We don’t know why Duke Ferdinand exiled his brother, but we do know that it is not working to his favor. The older brother is off in the woods living like Robin Hood with a bunch of men and women loyal to him. Ferdinand is surrounded by arrogant enemies who don’t respect his authority. His temper tantrum when he finds out who Orlando’s father is leads him to snap on Rosalind and his own daughter. In this pathetic speech, you see the Duke insecure about his power and taking it out on young women. This portrayal shows how power can amplify insecurities to the point of violence. 

The villains are fools in As You Like It, and the fools are wise. This play gives us some memorable quotes delivered by fools, including “all the world’s a stage.” The portrayal of Jaquis and Touchstone are another moment of meta-comedy in Shakespeare. The play reflects on the value of entertainment and on the possibility that there is more wisdom in those who occupy the privileged position of entertainer and thinker within a group than in those who have power. Touchstone is subservient, but also witty and he has pointed insights and a theory about everything.

Jaquis is highly empathetic and poetic kind of thinker. He is one of the Duke’s men living in exile and as he experiences things that happen in the countryside he compares it to his own background. This leads to him creating metaphors that link the violence and ruthlessness of men and women in the court to the dealings of the natural world. Whereas Oliver and Frederick try to get rid of their negative feelings through violence, Jaquis is a connoisseur of sadness. 
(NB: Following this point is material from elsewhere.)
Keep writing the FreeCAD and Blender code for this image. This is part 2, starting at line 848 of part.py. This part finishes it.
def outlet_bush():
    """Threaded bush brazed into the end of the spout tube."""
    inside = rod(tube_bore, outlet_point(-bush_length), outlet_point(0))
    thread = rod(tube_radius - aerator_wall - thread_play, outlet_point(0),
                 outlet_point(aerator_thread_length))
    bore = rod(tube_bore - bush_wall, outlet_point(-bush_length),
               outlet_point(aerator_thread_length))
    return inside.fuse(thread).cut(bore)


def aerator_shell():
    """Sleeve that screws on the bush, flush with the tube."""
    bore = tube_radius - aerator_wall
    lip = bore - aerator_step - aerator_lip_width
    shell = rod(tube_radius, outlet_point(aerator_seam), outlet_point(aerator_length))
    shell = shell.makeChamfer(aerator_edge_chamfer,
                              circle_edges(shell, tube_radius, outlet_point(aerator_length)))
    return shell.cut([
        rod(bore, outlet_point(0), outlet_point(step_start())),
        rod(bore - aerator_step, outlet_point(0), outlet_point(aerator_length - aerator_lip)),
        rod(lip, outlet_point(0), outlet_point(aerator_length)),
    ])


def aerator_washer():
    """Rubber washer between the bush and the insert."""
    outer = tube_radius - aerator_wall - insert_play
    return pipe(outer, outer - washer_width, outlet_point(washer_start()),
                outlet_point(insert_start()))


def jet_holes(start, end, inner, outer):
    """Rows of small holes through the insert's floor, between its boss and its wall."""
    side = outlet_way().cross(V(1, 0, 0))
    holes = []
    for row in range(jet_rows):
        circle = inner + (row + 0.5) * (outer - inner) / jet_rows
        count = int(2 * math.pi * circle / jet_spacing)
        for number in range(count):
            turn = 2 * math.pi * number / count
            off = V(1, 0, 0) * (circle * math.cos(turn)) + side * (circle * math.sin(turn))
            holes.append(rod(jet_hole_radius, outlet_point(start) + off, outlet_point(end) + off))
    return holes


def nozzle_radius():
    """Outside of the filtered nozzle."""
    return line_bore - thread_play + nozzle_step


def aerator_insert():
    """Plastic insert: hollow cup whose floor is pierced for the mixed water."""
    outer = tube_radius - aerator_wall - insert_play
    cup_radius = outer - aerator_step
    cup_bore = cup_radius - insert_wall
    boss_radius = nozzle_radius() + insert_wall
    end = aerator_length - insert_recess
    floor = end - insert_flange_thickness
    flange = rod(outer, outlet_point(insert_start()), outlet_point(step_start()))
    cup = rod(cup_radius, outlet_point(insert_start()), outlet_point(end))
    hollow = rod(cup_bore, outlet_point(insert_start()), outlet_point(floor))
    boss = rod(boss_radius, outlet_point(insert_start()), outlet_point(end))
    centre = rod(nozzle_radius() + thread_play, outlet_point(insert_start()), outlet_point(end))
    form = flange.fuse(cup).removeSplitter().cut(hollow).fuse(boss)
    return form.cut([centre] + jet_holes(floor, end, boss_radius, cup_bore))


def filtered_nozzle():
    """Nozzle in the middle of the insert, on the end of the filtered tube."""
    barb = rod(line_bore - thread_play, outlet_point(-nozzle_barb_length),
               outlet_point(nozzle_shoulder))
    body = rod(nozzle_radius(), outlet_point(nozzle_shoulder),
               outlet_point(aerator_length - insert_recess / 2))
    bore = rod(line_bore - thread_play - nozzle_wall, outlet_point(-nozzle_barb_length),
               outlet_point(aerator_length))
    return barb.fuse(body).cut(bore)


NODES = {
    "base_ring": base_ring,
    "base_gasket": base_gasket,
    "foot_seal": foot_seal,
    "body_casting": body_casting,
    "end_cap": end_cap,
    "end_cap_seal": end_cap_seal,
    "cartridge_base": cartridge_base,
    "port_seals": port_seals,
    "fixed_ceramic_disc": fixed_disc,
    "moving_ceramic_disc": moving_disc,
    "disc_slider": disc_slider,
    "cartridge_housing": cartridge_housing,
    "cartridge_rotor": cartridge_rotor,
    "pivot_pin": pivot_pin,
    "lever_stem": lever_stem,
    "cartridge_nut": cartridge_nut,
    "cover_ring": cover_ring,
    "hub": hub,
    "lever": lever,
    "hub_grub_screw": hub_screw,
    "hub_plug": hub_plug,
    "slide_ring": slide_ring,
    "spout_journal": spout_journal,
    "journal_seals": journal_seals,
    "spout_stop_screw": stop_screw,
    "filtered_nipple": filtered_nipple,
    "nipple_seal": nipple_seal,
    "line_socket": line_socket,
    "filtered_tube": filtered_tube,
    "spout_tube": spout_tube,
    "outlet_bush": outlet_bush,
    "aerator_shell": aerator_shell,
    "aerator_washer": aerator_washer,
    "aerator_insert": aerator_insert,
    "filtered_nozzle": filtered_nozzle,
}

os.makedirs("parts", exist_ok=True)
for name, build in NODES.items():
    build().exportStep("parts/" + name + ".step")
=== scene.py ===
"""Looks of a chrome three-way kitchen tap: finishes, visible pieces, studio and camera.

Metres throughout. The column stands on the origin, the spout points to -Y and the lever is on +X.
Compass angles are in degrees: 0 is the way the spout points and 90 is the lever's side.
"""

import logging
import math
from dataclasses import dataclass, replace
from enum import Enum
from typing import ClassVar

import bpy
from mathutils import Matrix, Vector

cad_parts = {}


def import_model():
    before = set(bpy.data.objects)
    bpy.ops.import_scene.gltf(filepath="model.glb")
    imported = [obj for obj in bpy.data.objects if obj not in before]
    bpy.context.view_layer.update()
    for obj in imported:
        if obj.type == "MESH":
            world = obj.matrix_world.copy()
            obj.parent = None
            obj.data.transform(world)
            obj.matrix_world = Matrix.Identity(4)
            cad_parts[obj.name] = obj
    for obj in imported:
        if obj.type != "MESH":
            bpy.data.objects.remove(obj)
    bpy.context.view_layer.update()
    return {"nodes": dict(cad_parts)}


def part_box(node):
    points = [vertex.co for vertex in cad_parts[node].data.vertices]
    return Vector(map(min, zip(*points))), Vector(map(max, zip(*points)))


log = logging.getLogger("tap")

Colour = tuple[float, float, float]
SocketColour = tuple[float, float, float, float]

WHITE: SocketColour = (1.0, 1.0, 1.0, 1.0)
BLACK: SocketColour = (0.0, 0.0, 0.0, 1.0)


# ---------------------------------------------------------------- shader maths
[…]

Through his embrace of feeling bad, because he enjoys his own sadness, Jaquis becomes empowered. He is entertaining to the men. They love to laugh at him grieving over the death of a deer. His sadness is fun for them to witness. Oliver and Ferdinand reject their negative feelings and try to fix their feelings through violence. Jaquis shows us the opposite. He owns his feelings and therefore attracts brotherhood.
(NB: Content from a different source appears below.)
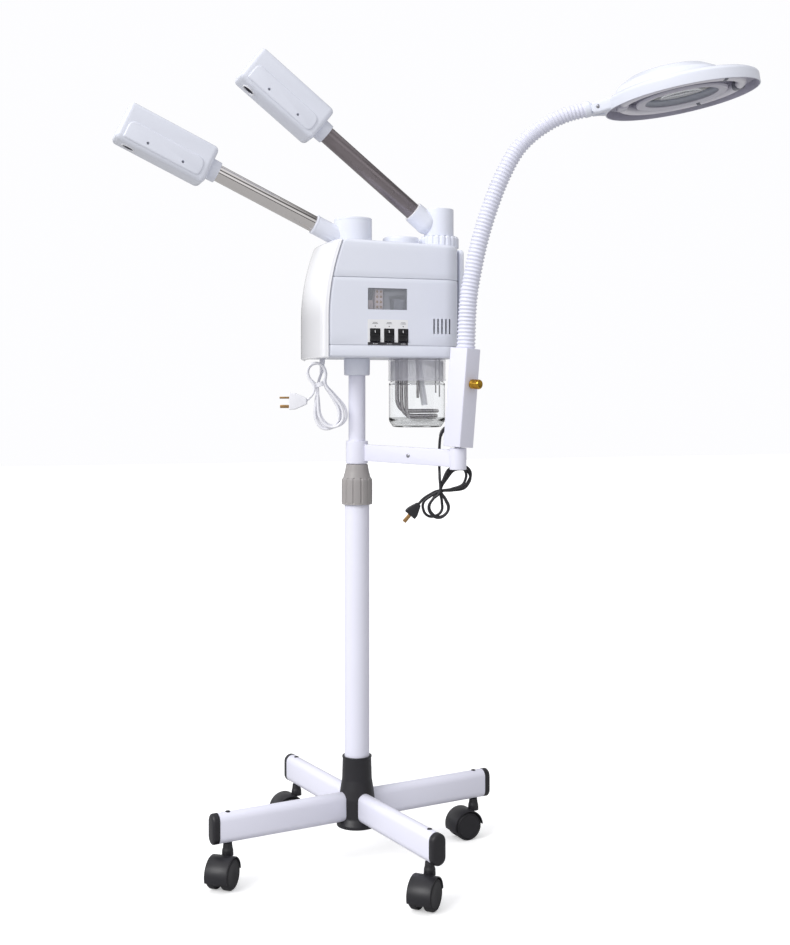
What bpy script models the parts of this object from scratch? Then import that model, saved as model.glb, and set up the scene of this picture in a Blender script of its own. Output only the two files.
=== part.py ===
"""Two-arm facial steamer with a gooseneck magnifier lamp, on a four-leg caster stand.

Metres, +Z up, floor at z = 0. +X runs from the front of the steamer head to its rear, so the
front arm points along -X. Every piece hangs on an empty that stands on its joint's axis.
"""
import math

import bmesh
import bpy
from mathutils import Matrix, Vector

GAP = 0.0003  # between pieces that touch
POLE = (-0.0960, 0.0632)  # the pole's axis, from the middle of the whole object's footprint

LEG_TURN = math.radians(11.2)
LEG_TIP = 0.270
LEG_WIDTH, LEG_HEIGHT, LEG_MIDDLE = 0.025, 0.050, 0.095
LEG_ROOT = 0.018
CAP_LENGTH = 0.0117
CASTER_REACH = 0.240
WHEEL_RADIUS, WHEEL_WIDTH, WHEEL_GAP = 0.025, 0.014, 0.012
CASTER_TRAIL = 0.019
CASTER_TURNS = (math.radians(7), math.radians(9), math.radians(53), math.radians(47))
CASTER_TOP = LEG_MIDDLE - LEG_HEIGHT / 2 - GAP

LOWER_POLE_RADIUS, UPPER_POLE_RADIUS = 0.0215, 0.0145
LOWER_POLE_TOP, UPPER_POLE_FOOT, UPPER_POLE_TOP = 0.660, 0.225, 0.8605
COLLAR_FOOT, COLLAR_TOP, COLLAR_RADIUS = 0.613, 0.682, 0.0265

HEAD_FRONT, HEAD_REAR, HEAD_HALF = -0.072, 0.168, 0.075
TRAY_FOOT, TRAY_TOP, BODY_TOP, HEAD_TOP = 0.864, 0.884, 0.9975, 1.063
REAR_DROP = 0.006  # the top is this much lower at the rear
REAR_CORNER, FRONT_CORNER = 0.035, 0.006
HEAD_WALL = 0.003
WINDOW = (-0.0040, 0.0657, 0.9443, 0.9802)
ROCKER_X, ROCKER_PITCH, ROCKER_Z = 0.0087, 0.0248, 0.9007
ROCKER_WIDTH, ROCKER_HEIGHT, ROCKER_PIVOT_DEPTH = 0.0168, 0.0225, 0.006
VENT_X, VENT_PITCH, VENT_COUNT, VENT_Z = 0.1143, 0.0072, 5, 0.9178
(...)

As You Like It is a comedic tapestry full of fun moments, but it is also a philosophical reflection on the interaction between power and understanding. The self-aware fool is ultimately more in control and has more influence than someone who has political clout but is not in control of their own emotions. The fools and villains in As You Like It are a key to the play’s deeper meanings and relevance to today. 
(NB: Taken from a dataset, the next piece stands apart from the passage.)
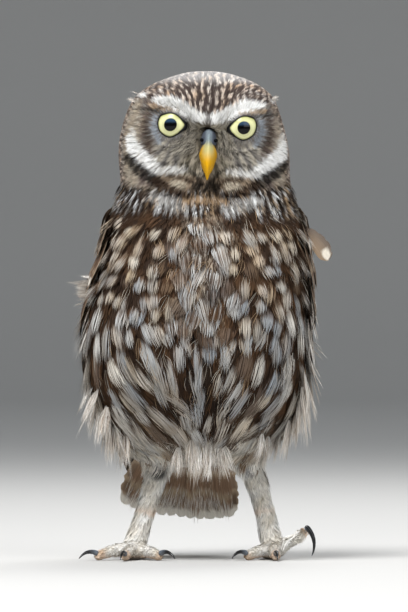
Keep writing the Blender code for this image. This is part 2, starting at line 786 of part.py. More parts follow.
def make_claws(side, parts, material):
    made = []
    for toe in TOES[side]:
        _, claw_line = toe_stations(side, toe)
        name = f"claw_{SIDE_NAMES[side]}_{toe[0]}"
        made.append(object_of(name, limb_form(claw_line, 6, 6), parts, material))
    return made


def smooth_shade(obj):
    obj.data.shade_smooth()
    obj.data.set_sharp_from_angle(angle=math.radians(38))


def main():
    clear_scene()
    parts = make_collection("little_owl")
    cutters = make_collection("cutters")
    cutters.hide_render = True

    face_down = make_material("pale_face_down", (0.42, 0.37, 0.31), 0.9)
    breast = make_material("streaked_breast", (0.34, 0.28, 0.22), 0.9)
    flight = make_material("flight_feathers", (0.12, 0.08, 0.055), 0.7)
    leg_down = make_material("white_leg_down", (0.66, 0.62, 0.55), 0.9)
    horn = make_material("yellow_bill_horn", (0.72, 0.46, 0.06), 0.35)
    cere_skin = make_material("grey_cere_skin", (0.22, 0.24, 0.27), 0.5)
    eye_film = make_material("yellow_iris", (0.74, 0.72, 0.28), 0.08)
    claw_horn = make_material("dark_claw_horn", (0.05, 0.055, 0.07), 0.3)

    head = make_head(parts, face_down)
    neck_bm = body_form(TORSO_ROW_START, HEAD_ROW_END + 1, 8, 32)
    cut_above(neck_bm, HEAD_CUT, GAP)
    cut_below(neck_bm, NECK_CUT)
    neck = object_of("neck", neck_bm, parts, breast)
    torso_bm = body_form(TORSO_ROW_START, len(BODY_ROWS) - 1, 23, 30)
    cut_above(torso_bm, NECK_CUT, GAP)
    torso = object_of("torso", torso_bm, parts, breast)

    eyes = [make_eye(side, parts, eye_film) for side in (RIGHT, LEFT)]
    upper, cere, lower = make_bill(parts, horn, cere_skin)
    carve(upper, [cere], cutters)
    pierce_nostrils(cere, cutters)
    carve(lower, [upper], cutters)
    carve(head, [*eyes, upper, cere, lower], cutters)

    tail = make_tail_core(parts, flight)
    unite(tail, make_tail_feathers(parts), "MANIFOLD")
    carve(tail, [torso], cutters)
    for side in (RIGHT, LEFT):
        wing = make_wing_core(side, parts, flight)
        unite(wing, make_wing_feathers(side, parts), "MANIFOLD")
        carve(wing, [torso, neck], cutters)

    for side in (RIGHT, LEFT):
        name = SIDE_NAMES[side]
        thigh_bm = limb_form(rounded(THIGHS[side]), 9, 12)
        thigh = object_of("thigh_" + name, thigh_bm, parts, leg_down)
        carve(thigh, [torso], cutters)
        shank_bm = limb_form(rounded(SHANKS[side]), 10, 10)
        shank = object_of("tarsus_" + name, shank_bm, parts, leg_down)
        carve(shank, [thigh], cutters)
        foot = make_foot(side, parts, leg_down)
        carve(foot, [shank], cutters)
        claws = make_claws(side, parts, claw_horn)
        carve(foot, claws, cutters)

    for obj in parts.objects:
        obj.data.transform(Matrix.Translation(-ORIGIN))
        smooth_shade(obj)


main()
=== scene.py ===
"""Looks of a little owl: its skin, plumage, eyes, bill and claws, on a pale studio floor.

The bird faces -Y and +Z is up. Places and sizes are in millimetres in the drawing frame of the
solids, whose origin lies at ORIGIN of that frame, and become metres when a mesh is made.
"""

import functools
import math

import bmesh
import bpy
import numpy as np
from bpy.props import FloatProperty, FloatVectorProperty, PointerProperty
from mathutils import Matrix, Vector
from mathutils.bvhtree import BVHTree
from mathutils.kdtree import KDTree


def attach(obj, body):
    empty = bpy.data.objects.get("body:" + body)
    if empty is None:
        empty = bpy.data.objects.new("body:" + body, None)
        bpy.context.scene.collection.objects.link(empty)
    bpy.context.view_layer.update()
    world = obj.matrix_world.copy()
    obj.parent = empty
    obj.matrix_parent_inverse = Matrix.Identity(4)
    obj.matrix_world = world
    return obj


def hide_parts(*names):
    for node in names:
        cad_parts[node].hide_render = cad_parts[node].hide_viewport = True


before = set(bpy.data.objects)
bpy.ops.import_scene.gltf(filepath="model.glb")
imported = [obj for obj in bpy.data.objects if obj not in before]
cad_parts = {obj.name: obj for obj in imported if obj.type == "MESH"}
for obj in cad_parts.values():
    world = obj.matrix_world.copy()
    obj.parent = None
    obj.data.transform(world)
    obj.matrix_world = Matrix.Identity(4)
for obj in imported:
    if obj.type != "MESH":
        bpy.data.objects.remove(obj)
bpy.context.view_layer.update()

bl_info = {
    "name": "Little Owl",
    "version": (1, 0, 0),
    "blender": (4, 5, 0),
    "location": "3D View > Sidebar > Owl",
    "description": "Builds the looks of a standing little owl around its solids",
    "category": "Object",
}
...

Benedick’s Double: Much Ado as Meta-Comedy

Hero may be the protagonist of Much Ado, but her cousin Beatrice is the funniest, the most insightful and comical character in Shakespeare’s play. The only other character who even comes close is Benedick. The series of transformations Benedick undergoes through the course of the play makes for a hilarious portrait of a jester. Through the portrait of Benedict as a comical character, Much Ado About Nothing is a comedy about comedy.

Benedick begins as a mega-bro, a boy’s boy. He is a turn of the 17th century fuck boi. If he were alive today, there’s no doubt that he would be down to shotgun beers on the weekend. He’s Claudio’s homeboy, someone who helps to keep the mood light and to joke about the condition of being a man. Together they are bachelors enjoying their military tour.

It is their fateful visit to Aragon that initiates their transformation through love. It is the ways in which they change that make for such a hilarious portrayal of how people are altered by the experience of romance. Benedick is deceived into thinking that Beatrice is interested in him and that is all it takes for him to begin the process of turning into a whole other human.

Beatrice and Benedick have a famous ongoing battle of wits between them, and Beatrice always has the upper hand. It is less a battle and more of a dance, a game of cat and mouse. She toys with him and absolutely shreds his ego. The setting of the play is an island in Italy where a small militia lands to recover from their recent battles. As a part of their recreation, they have a masquerade ball. Beatrice takes advantage of this occasion to dance with Benedick and to pretend she doesn’t know it is him. She then proceeds to tell him about this fool named Benedick and negs him hard.

This begins the opening of Benedick. Truly, he has been a dick and he is finally starting to see it. Through her portrait of him as someone unworthy of respect, he begins to question himself. Because she fools him into thinking that he is receiving this description anonymously, he believes her. It hurts him even more.

The idea of Benedick and Beatrice as a couple is so ridiculous that their friends on both sides conspire to trick them into a romantic misunderstanding. As soon as they begin to believe that the other person loves them, they start to change how they feel altogether. Benedick, the lifelong bachelor, suddenly is catching all kinds of feelings. When they finally come together to confess their feelings to each other, Hero’s crisis has already gone down, and she is supposed to be dead. Beatrice is less transformed by love and in the first moment that Benedick swears he loves her and will do anything for her she asks him to kill Claudio to avenge her friend. He immediately responds that he can’t. She goads him into it, using the act as a way of verifying his love for her.

What a trick! It is another example of how shame is leveraged to manipulate action in the context of the play. She has broken him down, shown him a version of himself that is shameful. Then, when he has disintegrated to the point that he is ready to do anything, she gives him the command to murder. This is a remarkably dark moment in a comedy, but it is the counterpoint to the comic’s role. The comic kills with laughter, his double just kills.

When Benedick challenges Claudio to a duel, he takes on a ridiculously masculine role. He is transformed by his mission. He becomes militant in his devotion to Beatrice. He is ready to kill his best friend. Bros before hoes no more.

Suddenly, he is not himself, and in this process of existential opening he attempts to write a love poem to Beatrice, with hilarious results. Shakespeare’s portrait of a man inspired to write poetry without any skill for crafting lines of verse is an amazing parody. He is having a good laugh at his competition and maybe at himself. There is nothing funnier than bad poetry.

Of all the characters in the play, Benedick changes the most. He is the most dynamic because he falls in love with a woman who dominates him intellectually. His experience of love makes him believe in himself in ways he had never had the courage to before. As an image of transformation, Benedick serves as a mirror giving us the ability to see how funny it is when we fall in love.